Data segment
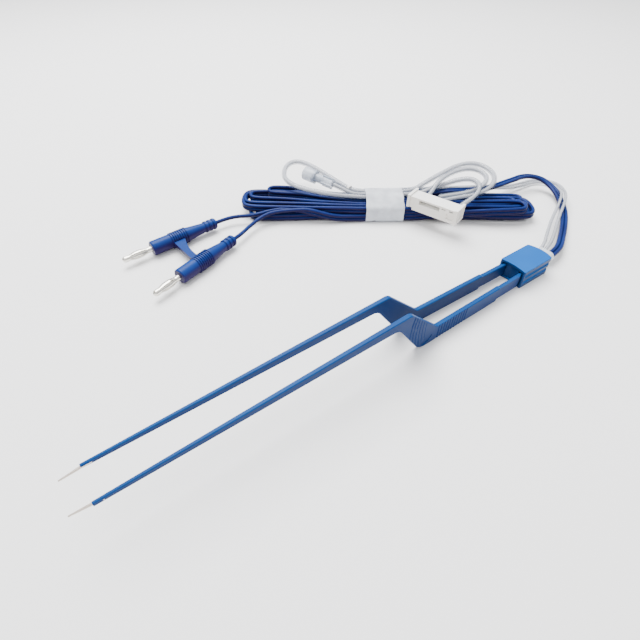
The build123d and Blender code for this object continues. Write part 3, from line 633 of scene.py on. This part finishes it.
tube_exits = {"left": (0.113, 0.0011, 0.0049), "right": (0.113, 0.0031, 0.0049)}
tube_routes = {
    "left_irrigation_lead": [
        tube_exits["left"],
        (0.121, 0.0028, 0.0047),
        (0.1315, 0.0072, 0.0044),
        (0.1447, 0.0139, 0.0044),
        (0.1535, 0.018, 0.0054),
        (0.1635, 0.0224, 0.0063),
        (0.173, 0.0274, 0.0056),
        (0.1815, 0.034, 0.0038),
        (0.1875, 0.042, 0.0022),
        (0.187, 0.0495, 0.0013),
        (0.181, 0.0546, 0.0012),
        (0.171, 0.0562, 0.0012),
    ] + beside([
        (0.081, 0.0286, 0.0024),
        (0.0715, 0.0218, 0.0054),
        (0.0615, 0.0174, 0.0084),
        (0.051, 0.0136, 0.0097),
        (0.04, 0.0133, 0.0096),
        (0.03, 0.0122, 0.0094),
        (0.02, 0.0096, 0.0093),
        (0.0105, 0.0089, 0.0096),
    ]),
    "right_irrigation_lead": [
        tube_exits["right"],
        (0.1195, 0.0048, 0.0048),
        (0.1298, 0.0102, 0.0046),
        (0.1426, 0.0164, 0.0046),
        (0.1528, 0.0206, 0.006),
        (0.163, 0.025, 0.0068),
        (0.1726, 0.0302, 0.006),
        (0.18, 0.0366, 0.0038),
        (0.1846, 0.0436, 0.002),
        (0.1834, 0.049, 0.0013),
        (0.178, 0.0524, 0.0012),
        (0.17, 0.0532, 0.0012),
    ] + beside([
        (0.0819, 0.026, 0.0024),
        (0.0724, 0.0198, 0.0054),
        (0.0622, 0.0155, 0.0084),
        (0.0514, 0.0116, 0.0097),
        (0.04, 0.0113, 0.0096),
        (0.03, 0.0102, 0.0108),
        (0.02, 0.009, 0.011),
        (0.0105, 0.0085, 0.011),
    ]),
    "irrigation_left_loop": beside([
        (-0.0105, 0.0073, 0.0102),
        (-0.017, 0.0073, 0.0104),
        (-0.024, 0.0124, 0.012),
        (-0.0315, 0.02, 0.0134),
        (-0.039, 0.0286, 0.014),
        (-0.0455, 0.0355, 0.014),
        (-0.0515, 0.038, 0.0139),
        (-0.056, 0.034, 0.0137),
        (-0.0578, 0.0256, 0.0135),
        (-0.0568, 0.016, 0.0134),
        (-0.0515, 0.0088, 0.013),
        (-0.043, 0.0046, 0.0124),
        (-0.0335, 0.0026, 0.0115),
        (-0.022, 0.0016, 0.0106),
        (-0.0105, 0.001, 0.0102),
    ]),
    "irrigation_outer_loop": beside([
        (0.0105, 0.0073, 0.0102),
        (0.017, 0.0075, 0.0106),
        (0.025, 0.0124, 0.0132),
        (0.035, 0.0186, 0.0156),
        (0.0445, 0.0254, 0.0168),
        (0.0525, 0.0288, 0.017),
        (0.06, 0.0272, 0.0167),
        (0.0644, 0.0208, 0.016),
        (0.0646, 0.0128, 0.0154),
        (0.061, 0.0056, 0.0146),
        (0.0548, 0.0012, 0.013),
        (0.0474, 0.0002, 0.0113),
        (0.04, 0.0002, 0.0103),
        (0.0315, -0.0026, 0.0099),
    ]),
    "pump_return_tube": beside([
        (0.02136, -0.00418, 0.0103),
        (0.026, 0.00175, 0.012),
        (0.031, 0.0082, 0.0162),
        (0.0382, 0.0152, 0.017),
        (0.046, 0.0206, 0.0169),
        (0.0526, 0.0224, 0.0167),
        (0.058, 0.0202, 0.0162),
        (0.0602, 0.0148, 0.0156),
        (0.0584, 0.009, 0.0148),
        (0.0536, 0.005, 0.0132),
        (0.047, 0.0036, 0.0114),
        (0.04, 0.0036, 0.0103),
        (0.031, 0.0014, 0.0101),
    ]),
    "pump_feed_tube": beside([
        (0.0105, 0.0042, 0.0102),
        (0.019, 0.0043, 0.0103),
        (0.0275, 0.0074, 0.012),
        (0.0355, 0.0106, 0.013),
        (0.043, 0.0114, 0.0152),
        (0.0494, 0.0088, 0.0172),
        (0.0522, 0.0026, 0.0176),
        (0.0508, -0.0038, 0.0162),
        (0.046, -0.0076, 0.0136),
        (0.0404, -0.0098, 0.0112),
        (0.03555, -0.01526, 0.0103),
    ]),
    "connector_branch": beside([
        (0.006, 0.00415, 0.0102),
        (-0.004, 0.00415, 0.0102),
        (-0.0105, 0.00415, 0.0102),
        (-0.0155, 0.00415, 0.0102),
        (-0.02, 0.005, 0.0112),
        (-0.0246, 0.0076, 0.0126),
        (-0.029, 0.0102, 0.0132),
    ]),
}
tube_shape = tube_tree()
for name, places in tube_routes.items():
    diameter = lead_diameter if name.endswith("lead") else tube_diameter
    line = route_curve(f"{name}_clear", places)
    path = line_of(line)
    sizes = {"Radius": diameter / 2, "Bore": bore_share * diameter / 2}
    sizes.update({"Material": tube_finish, "Core": core_finish})
    tube = grow(line, tube_shape, sizes)
    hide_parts(name)
    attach(tube, "housing")
    ["fluid_connector", "connector_cap"] if name == "connector_branch" else []

# Tubing under the band.
# The three strands of wide tube that the band holds side by side on top of the cord.

bundle_strands = (0.0073, 0.0042, 0.001)
bundle_level = 0.0102

bundle_mesh = bpy.data.meshes.new("banded_tubing")
shape = bmesh.new()
for across in bundle_strands:
    start, end = beside([(-band_half_width, across, bundle_level), (band_half_width, across, bundle_level)])
    along = Vector(end) - Vector(start)
    turn = along.to_track_quat("Z", "Y").to_matrix().to_4x4()
    place = Matrix.Translation((Vector(start) + Vector(end)) / 2) @ turn
    bmesh.ops.create_cone(
        shape, cap_ends=True, segments=16, radius1=tube_diameter / 2, radius2=tube_diameter / 2,
        depth=along.length, matrix=place,
    )
shape.to_mesh(bundle_mesh)
shape.free()
bundle_mesh.materials.append(tube_finish)
bundle = bpy.data.objects.new("banded_tubing", bundle_mesh)
bpy.context.scene.collection.objects.link(bundle)
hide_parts("irrigation_bundle")
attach(bundle, "housing")

# Paper band.
# A strip of soft white paper wrapped tightly round the cord and tubing, bulged by the strands inside
# and a little crumpled, with its end pasted down at the front.

band_outline = [
    (-0.0097, 0.0001),
    (0.0, 0.0001),
    (0.0104, 0.0001),
    (0.0106, 0.0089),
    (0.0094, 0.0122),
    (0.004, 0.0123),
    (-0.0018, 0.012),
    (-0.0097, 0.0088),
]
band_columns = 28
band_steps = 96
band_corner = 0.0022
band_crease = 0.00038
band_ragged_edge = 0.0003
band_lowest = 0.0001
paper_thickness = 0.00022
paper_colour = (0.46, 0.48, 0.53, 1)
paper_pale = (0.60, 0.63, 0.68, 1)


def rounded_ring(corners, radius, count):
    """Evenly spaced points round a closed outline with rounded corners."""
    places = [Vector(corner) for corner in corners]
    ring = []
    for before, corner, after in zip(places[-1:] + places[:-1], places, places[1:] + places[:1]):
        back = (before - corner).normalized() * min(radius, 0.45 * (before - corner).length)
        ahead = (after - corner).normalized() * min(radius, 0.45 * (after - corner).length)
        for step in range(7):
            share = step / 6
            ring.append(corner + back * (1 - share) ** 2 + ahead * share ** 2)
    lengths = [(b - a).length for a, b in zip(ring, ring[1:] + ring[:1])]
    total = sum(lengths)
    even = []
    for index in range(count):
        distance = total * index / count
        spot = 0
        while distance > lengths[spot]:
            distance -= lengths[spot]
            spot += 1
        even.append(ring[spot].lerp(ring[(spot + 1) % len(ring)], distance / lengths[spot]))
    return even


def crumple(across, level, along):
    """How far the paper stands in or out at one place."""
    place = Vector((along * 130, across * 160, level * 160))
    return band_crease * (noise.noise(place) + 0.5 * noise.noise(place * 2.7))


band_mesh = bpy.data.meshes.new("paper_wrap")
shape = bmesh.new()
ring = rounded_ring(band_outline, band_corner, band_steps)
centre = Vector((sum(spot.x for spot in ring), sum(spot.y for spot in ring))) / len(ring)
rows = []
for column in range(band_columns + 1):
    along = band_half_width * (2 * column / band_columns - 1)
    row = []
    for spot in ring:
        inward = (centre - spot).normalized()
        place = spot + inward * (abs(crumple(spot.x, spot.y, along)) + band_crease * 0.3)
        ragged = 0
        if column in (0, band_columns):
            ragged = band_ragged_edge * noise.noise(Vector((spot.x * 300, spot.y * 300, column)))
        row.append(shape.verts.new(beside([(along + ragged, place.x, max(place.y, band_lowest))])[0]))
    rows.append(row)
for row, following in zip(rows, rows[1:]):
    for index in range(band_steps):
        after = (index + 1) % band_steps
        shape.faces.new((row[index], row[after], following[after], following[index]))
bmesh.ops.recalc_face_normals(shape, faces=shape.faces)
for face in shape.faces:
    face.smooth = True
shape.to_mesh(band_mesh)
shape.free()
band = bpy.data.objects.new("paper_wrap", band_mesh)
bpy.context.scene.collection.objects.link(band)
wall = band.modifiers.new("wall", "SOLIDIFY")
wall.thickness = paper_thickness
wall.offset = -1.0
paper_finish, paper_shader, paper_place = new_finish("soft_paper")
fibre = paper_place.noise(1500.0, 5.0)
cloud = paper_place.noise(160.0, 3.0)
feed(paper_shader, "Base Color", cloud.smooth_step(0.3, 0.7).mix(paper_colour, paper_pale))
feed(paper_shader, "Roughness", 0.8 + 0.15 * fibre)
feed(paper_shader, "Normal", paper_place.node(
    "ShaderNodeBump", {}, {"Strength": 0.6, "Distance": 0.0001, "Height": fibre + cloud}
))
band_mesh.materials.append(paper_finish)
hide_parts("paper_band")
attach(band, "housing")

# Pump cassette.
# White moulded tray that clips into the pump, with a soft tube across its open channel.

cassette_white = (0.88, 0.88, 0.86, 1)
cassette_pale = (0.93, 0.93, 0.92, 1)
# Painted shade: the beige below is laid on the cassette's and collar's upright and downward faces.
cassette_painted_shade_beige = (0.80, 0.76, 0.70, 1)
cassette_roughness = 0.28
cassette_grain = 1500.0
cassette_grain_depth = 0.00002
segment_colour = (0.74, 0.72, 0.64, 1)
segment_pale = (0.84, 0.82, 0.74, 1)
segment_milk = 400.0

cassette_finish = moulded_finish(
    "white_cassette", cassette_white, cassette_pale, cassette_painted_shade_beige, cassette_roughness, cassette_grain,
    cassette_grain_depth,
)
dress("pump_cassette", cassette_finish)
segment_finish, segment_shader, segment_place = new_finish("soft_segment", Roughness=0.3)
milk = segment_place.noise(segment_milk)
feed(segment_shader, "Base Color", milk.mix(segment_colour, segment_pale))
dress("pump_segment", segment_finish)

# Connector, cap and collar.
# Clear hard mouldings: a winged female connector closed by a cap, and a small white collar that
# marks the left loop.

connector_tint = (0.34, 0.40, 0.50, 1)
connector_pale = (0.62, 0.67, 0.75, 1)
connector_cloud = 350.0

connector_finish, connector_shader, connector_place = new_finish(
    "clear_connector", Roughness=0.08, Alpha=0.62,
)
tint = connector_place.noise(connector_cloud)
feed(connector_shader, "Base Color", tint.mix(connector_tint, connector_pale))
dress("fluid_connector", connector_finish)
dress("connector_cap", connector_finish)
dress("tube_collar", cassette_finish)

Instructions to follow
Out of the data above, set down the lines from the one with "hide_parts(name)" to the one with "# and a little", both included, exactly as written and with no additions.

Final answer
    hide_parts(name)
    attach(tube, "housing")
    ["fluid_connector", "connector_cap"] if name == "connector_branch" else []

# Tubing under the band.
# The three strands of wide tube that the band holds side by side on top of the cord.

bundle_strands = (0.0073, 0.0042, 0.001)
bundle_level = 0.0102

bundle_mesh = bpy.data.meshes.new("banded_tubing")
shape = bmesh.new()
for across in bundle_strands:
    start, end = beside([(-band_half_width, across, bundle_level), (band_half_width, across, bundle_level)])
    along = Vector(end) - Vector(start)
    turn = along.to_track_quat("Z", "Y").to_matrix().to_4x4()
    place = Matrix.Translation((Vector(start) + Vector(end)) / 2) @ turn
    bmesh.ops.create_cone(
        shape, cap_ends=True, segments=16, radius1=tube_diameter / 2, radius2=tube_diameter / 2,
        depth=along.length, matrix=place,
    )
shape.to_mesh(bundle_mesh)
shape.free()
bundle_mesh.materials.append(tube_finish)
bundle = bpy.data.objects.new("banded_tubing", bundle_mesh)
bpy.context.scene.collection.objects.link(bundle)
hide_parts("irrigation_bundle")
attach(bundle, "housing")

# Paper band.
# A strip of soft white paper wrapped tightly round the cord and tubing, bulged by the strands inside
# and a little crumpled, with its end pasted down at the front.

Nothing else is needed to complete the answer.